The Texas Federalist Society and the Strauss Center hosted a debate Monday to explore the balance between privacy and security.
The event’s title, “FBI vs. Apple”, was derived from a federal case filed in February, in which the FBI petitioned the central California district court for Apple’s help in unlocking an iPhone used by a perpetrator of the mass shooting that occurred in San Bernardino, California, last December. Complying would compromise security for all their users and set “a dangerous precedent,” Apple said. The FBI dropped the case on March 28 when an anonymous third party came forward and helped the FBI get into the phone.
The debate was moderated by Robert Chesney, associate dean for academic affairs for the UT School of Law. Julian Sanchez of the Cato Institute, who represented Apple’s side, said requiring developers, such as Apple, to create a flaw in the encryption of their devices that is exploitable to law enforcement could be dangerous.

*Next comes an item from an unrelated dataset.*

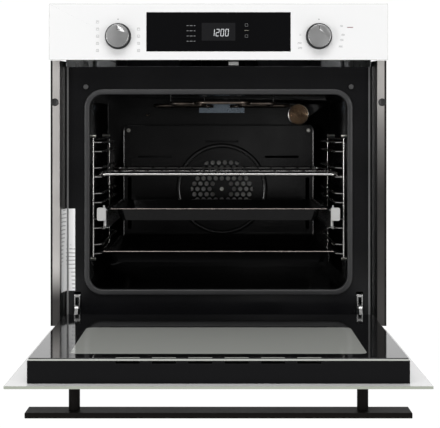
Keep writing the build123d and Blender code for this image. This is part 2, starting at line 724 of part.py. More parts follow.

“If governments get to force developers to employ their keys this way, we’re really living in a world where none of our devices are truly secure,” Sanchez said.
Representing the FBI’s side, Susan Hennessey, managing editor of the Lawfare blog, said the government shouldn’t abstain from imposing its authority on issues of encryption and that it would be unwise to “outsource” compliance to Silicon Valley firms.
“When law enforcement is armed with legal process — we’ve all decided — they get to see something, and they get to do it in order to investigate crimes, to bring people to justice,” Hennessey said.
Law student Carmen Tellez said she is on the fence about the issue and was pleased with the balance of the debate.
“I really appreciated how neither side was overly passionate about their stance, more that they were taking a neutral view and conceding to the other side,” Tellez said.
Hennessey said the government doesn’t have a great track record with technology issues and that any legislation created to address the matter needs to be competent and accommodating of the type of technologies used to facilitate secure transactions on websites or protect customers.
“It can’t possibly be as simple as just, ‘figure it out,’ or banning end-to-end encryption, or adopting these kind of broad mandates,” Hennessey said.